(Rows from an object dataset)

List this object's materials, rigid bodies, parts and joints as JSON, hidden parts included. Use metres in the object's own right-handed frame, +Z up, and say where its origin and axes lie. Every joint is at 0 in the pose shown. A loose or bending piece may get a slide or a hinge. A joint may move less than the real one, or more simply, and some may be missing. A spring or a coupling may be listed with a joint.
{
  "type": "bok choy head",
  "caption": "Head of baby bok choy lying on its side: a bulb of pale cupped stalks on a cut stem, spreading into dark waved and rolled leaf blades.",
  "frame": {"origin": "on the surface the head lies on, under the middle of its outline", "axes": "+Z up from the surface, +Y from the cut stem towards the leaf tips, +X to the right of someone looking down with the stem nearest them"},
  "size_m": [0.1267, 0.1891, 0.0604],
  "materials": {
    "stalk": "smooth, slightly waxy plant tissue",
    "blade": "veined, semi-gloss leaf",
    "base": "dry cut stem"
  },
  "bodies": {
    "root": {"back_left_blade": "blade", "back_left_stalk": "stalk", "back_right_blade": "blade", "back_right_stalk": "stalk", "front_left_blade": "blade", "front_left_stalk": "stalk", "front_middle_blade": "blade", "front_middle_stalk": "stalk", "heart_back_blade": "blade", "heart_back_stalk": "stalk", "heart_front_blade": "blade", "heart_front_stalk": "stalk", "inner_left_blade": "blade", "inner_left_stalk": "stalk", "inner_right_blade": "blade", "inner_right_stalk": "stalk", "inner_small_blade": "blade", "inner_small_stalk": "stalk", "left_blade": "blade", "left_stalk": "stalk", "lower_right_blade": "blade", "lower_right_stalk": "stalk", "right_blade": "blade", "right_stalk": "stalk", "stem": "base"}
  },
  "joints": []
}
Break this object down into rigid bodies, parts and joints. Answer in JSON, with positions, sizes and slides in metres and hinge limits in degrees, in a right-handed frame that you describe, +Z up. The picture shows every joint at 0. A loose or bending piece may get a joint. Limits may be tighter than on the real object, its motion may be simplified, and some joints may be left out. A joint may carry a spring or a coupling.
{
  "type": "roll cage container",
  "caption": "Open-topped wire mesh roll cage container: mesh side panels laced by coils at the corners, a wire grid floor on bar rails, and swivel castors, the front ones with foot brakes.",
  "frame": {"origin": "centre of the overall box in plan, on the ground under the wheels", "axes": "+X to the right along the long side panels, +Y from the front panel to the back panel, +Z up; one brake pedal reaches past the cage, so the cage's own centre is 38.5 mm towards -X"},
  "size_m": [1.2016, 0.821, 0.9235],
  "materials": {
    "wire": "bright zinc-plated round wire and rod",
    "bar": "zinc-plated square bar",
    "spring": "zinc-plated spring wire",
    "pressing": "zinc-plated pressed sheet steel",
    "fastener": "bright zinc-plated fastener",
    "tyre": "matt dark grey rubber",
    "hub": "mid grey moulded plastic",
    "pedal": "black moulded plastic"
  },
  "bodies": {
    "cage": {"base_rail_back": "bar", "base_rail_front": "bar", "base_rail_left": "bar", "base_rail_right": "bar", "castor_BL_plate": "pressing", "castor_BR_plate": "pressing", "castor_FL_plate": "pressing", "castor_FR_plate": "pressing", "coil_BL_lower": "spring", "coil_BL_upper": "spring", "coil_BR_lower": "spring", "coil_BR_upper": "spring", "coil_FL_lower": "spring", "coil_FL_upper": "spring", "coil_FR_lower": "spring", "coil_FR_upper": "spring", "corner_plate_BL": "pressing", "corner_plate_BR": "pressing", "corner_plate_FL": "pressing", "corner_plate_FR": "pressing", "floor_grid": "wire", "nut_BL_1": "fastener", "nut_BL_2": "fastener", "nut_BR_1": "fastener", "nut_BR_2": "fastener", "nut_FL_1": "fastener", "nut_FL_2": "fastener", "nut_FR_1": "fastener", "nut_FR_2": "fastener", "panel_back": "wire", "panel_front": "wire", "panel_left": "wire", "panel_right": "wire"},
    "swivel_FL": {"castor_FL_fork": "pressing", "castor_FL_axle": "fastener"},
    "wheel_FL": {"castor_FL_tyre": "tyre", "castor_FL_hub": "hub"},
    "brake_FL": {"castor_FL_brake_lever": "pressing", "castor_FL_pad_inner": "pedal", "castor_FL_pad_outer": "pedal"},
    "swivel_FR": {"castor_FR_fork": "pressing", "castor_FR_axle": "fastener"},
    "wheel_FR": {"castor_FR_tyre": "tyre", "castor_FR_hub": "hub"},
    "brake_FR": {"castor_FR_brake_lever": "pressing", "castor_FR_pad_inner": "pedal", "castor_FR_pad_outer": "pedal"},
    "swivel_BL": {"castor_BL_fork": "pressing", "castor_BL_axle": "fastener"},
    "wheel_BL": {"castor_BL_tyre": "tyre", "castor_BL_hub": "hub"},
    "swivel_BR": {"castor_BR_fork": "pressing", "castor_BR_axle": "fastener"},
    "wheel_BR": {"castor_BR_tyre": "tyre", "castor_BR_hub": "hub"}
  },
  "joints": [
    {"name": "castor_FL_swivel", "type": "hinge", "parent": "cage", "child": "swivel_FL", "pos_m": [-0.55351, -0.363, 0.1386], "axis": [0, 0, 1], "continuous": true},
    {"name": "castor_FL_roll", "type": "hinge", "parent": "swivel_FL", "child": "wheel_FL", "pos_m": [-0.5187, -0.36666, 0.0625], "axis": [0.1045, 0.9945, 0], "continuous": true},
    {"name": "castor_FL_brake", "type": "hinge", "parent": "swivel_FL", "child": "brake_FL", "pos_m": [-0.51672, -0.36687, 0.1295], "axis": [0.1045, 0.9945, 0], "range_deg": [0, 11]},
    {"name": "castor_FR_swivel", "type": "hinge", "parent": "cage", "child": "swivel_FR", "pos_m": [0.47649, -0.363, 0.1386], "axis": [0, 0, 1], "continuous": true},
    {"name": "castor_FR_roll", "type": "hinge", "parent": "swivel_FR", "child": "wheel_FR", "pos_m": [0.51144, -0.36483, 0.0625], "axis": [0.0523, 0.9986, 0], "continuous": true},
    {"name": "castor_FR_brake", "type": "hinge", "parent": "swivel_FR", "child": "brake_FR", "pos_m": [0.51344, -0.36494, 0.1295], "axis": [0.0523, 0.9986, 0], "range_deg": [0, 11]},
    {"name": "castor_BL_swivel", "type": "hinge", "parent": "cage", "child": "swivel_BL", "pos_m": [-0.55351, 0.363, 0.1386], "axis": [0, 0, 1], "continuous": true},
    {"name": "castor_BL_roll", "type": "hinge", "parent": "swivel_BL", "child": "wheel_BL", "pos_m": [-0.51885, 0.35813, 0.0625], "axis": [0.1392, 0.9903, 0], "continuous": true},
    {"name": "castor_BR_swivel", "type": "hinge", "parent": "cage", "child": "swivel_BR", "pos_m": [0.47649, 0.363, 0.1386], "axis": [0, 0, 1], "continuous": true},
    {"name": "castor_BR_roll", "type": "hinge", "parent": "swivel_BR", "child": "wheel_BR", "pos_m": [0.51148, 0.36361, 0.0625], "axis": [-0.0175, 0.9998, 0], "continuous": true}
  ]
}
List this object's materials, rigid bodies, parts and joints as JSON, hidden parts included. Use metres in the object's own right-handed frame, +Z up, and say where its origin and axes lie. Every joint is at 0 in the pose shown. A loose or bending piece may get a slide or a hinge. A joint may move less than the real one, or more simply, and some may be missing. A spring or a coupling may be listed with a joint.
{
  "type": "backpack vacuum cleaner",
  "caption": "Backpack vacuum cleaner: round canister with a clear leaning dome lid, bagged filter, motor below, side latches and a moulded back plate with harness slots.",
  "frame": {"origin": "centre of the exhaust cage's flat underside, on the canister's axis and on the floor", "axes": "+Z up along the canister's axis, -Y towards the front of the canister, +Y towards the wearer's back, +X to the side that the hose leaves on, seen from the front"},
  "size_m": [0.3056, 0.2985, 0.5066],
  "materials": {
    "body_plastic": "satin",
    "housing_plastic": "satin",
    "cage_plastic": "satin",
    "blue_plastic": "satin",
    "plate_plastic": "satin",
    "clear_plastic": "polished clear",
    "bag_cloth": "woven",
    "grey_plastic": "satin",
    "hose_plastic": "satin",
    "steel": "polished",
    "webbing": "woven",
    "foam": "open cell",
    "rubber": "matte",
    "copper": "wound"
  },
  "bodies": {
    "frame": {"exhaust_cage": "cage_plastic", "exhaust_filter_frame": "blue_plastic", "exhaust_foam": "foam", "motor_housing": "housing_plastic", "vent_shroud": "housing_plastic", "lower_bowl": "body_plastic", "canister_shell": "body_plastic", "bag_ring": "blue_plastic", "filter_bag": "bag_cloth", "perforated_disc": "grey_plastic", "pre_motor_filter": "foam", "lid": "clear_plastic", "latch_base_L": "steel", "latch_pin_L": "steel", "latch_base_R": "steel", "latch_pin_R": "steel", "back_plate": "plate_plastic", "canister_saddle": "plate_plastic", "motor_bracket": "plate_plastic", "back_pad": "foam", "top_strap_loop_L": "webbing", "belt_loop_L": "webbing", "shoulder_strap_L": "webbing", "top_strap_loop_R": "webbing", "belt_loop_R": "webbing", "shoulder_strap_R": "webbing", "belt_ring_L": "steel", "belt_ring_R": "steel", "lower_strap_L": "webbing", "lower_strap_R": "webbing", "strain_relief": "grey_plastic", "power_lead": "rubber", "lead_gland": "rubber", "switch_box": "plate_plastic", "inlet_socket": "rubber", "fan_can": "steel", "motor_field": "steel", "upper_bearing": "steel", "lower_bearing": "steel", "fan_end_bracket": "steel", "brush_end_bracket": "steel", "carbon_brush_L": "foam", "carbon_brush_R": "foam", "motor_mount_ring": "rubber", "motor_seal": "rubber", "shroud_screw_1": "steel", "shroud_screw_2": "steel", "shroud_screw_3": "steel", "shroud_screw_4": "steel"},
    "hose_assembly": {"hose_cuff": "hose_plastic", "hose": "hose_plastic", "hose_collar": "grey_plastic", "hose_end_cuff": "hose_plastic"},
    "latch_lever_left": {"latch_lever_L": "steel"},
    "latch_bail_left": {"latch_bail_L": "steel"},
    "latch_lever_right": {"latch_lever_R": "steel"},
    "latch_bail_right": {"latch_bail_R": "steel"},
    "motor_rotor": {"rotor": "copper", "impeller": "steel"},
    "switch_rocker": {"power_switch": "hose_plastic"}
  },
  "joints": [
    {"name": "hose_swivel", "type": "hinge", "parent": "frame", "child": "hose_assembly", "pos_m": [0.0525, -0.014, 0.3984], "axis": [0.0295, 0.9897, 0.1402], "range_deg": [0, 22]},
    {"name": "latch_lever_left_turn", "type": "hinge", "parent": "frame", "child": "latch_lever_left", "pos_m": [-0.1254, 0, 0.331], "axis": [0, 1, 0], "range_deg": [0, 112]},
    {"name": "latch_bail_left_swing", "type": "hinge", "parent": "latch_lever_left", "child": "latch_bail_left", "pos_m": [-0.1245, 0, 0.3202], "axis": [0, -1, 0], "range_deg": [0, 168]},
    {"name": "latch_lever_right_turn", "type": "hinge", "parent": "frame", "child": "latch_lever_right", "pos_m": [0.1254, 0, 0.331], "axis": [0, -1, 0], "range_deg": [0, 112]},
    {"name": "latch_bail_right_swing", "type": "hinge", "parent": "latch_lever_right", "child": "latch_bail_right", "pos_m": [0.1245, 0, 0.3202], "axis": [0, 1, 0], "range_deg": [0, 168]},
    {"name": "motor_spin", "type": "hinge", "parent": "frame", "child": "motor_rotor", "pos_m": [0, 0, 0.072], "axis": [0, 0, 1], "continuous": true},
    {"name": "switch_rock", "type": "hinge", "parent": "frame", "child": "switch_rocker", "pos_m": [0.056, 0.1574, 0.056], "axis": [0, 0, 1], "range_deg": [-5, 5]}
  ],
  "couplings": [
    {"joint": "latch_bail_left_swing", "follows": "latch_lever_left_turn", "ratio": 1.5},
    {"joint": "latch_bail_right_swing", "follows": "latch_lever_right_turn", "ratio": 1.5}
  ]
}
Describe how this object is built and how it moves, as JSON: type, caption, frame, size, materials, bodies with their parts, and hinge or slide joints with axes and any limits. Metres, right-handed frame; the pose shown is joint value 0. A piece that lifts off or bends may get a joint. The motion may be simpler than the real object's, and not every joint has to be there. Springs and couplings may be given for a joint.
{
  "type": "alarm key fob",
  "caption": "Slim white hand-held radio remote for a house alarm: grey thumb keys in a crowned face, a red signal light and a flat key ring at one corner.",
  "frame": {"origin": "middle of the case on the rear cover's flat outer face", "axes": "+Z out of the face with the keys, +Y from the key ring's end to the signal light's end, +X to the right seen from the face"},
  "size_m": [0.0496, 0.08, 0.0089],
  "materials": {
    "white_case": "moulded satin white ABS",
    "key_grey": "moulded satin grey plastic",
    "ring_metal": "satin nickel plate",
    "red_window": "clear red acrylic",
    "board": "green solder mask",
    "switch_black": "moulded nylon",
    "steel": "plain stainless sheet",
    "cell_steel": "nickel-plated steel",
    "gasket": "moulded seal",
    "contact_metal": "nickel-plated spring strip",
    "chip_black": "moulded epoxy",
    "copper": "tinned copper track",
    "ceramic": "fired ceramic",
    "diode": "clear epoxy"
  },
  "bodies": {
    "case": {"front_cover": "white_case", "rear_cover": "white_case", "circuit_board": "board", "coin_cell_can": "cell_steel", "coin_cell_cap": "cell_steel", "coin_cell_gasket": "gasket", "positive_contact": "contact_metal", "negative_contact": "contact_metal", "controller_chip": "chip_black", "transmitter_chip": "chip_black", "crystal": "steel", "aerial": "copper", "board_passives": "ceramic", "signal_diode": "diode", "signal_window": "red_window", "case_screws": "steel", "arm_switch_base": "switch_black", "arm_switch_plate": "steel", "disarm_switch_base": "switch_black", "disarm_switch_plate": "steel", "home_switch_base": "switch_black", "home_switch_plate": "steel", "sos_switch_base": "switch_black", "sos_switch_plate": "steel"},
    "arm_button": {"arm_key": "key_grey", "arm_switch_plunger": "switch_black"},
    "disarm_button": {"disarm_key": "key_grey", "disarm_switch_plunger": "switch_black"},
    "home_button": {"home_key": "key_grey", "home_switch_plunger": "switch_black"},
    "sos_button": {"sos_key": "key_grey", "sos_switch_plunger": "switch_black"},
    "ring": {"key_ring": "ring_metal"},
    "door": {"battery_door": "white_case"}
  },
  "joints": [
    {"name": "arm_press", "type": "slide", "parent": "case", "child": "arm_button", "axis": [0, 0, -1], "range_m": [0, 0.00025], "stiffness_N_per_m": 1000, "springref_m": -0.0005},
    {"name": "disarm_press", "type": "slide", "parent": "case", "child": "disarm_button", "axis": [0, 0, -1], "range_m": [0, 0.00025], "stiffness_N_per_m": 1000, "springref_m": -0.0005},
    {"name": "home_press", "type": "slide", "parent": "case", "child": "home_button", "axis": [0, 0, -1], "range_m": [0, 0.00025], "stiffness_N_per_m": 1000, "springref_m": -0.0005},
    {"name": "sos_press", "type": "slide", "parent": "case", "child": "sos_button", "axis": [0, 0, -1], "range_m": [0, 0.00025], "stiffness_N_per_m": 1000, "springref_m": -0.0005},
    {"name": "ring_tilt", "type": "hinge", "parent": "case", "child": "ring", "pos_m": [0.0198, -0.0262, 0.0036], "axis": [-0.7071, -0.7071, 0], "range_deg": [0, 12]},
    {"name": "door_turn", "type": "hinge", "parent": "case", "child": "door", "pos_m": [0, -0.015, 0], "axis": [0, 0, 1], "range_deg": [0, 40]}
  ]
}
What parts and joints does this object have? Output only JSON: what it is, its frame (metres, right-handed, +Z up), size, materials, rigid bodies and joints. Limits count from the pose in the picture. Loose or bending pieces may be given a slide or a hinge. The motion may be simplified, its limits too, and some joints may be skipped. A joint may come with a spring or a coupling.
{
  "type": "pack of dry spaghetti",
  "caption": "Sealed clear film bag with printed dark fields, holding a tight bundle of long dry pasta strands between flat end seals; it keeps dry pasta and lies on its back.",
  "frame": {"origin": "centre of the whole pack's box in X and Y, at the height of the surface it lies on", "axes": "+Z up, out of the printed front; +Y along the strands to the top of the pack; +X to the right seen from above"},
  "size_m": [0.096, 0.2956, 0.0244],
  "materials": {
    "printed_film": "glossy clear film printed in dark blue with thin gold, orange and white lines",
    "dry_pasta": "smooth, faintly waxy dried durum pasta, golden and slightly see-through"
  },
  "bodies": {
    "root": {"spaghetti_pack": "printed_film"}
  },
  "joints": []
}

* Description of the task *
From the listing above, pick out each line where the word "into" appears.

* Result of this exercise *
  "caption": "Head of baby bok choy lying on its side: a bulb of pale cupped stalks on a cut stem, spreading into dark waved and rolled leaf blades.",
Break this object down into rigid bodies, parts and joints. Answer in JSON, with positions, sizes and slides in metres and hinge limits in degrees, in a right-handed frame that you describe, +Z up. The picture shows every joint at 0. A loose or bending piece may get a joint. Limits may be tighter than on the real object, its motion may be simplified, and some joints may be left out. A joint may carry a spring or a coupling.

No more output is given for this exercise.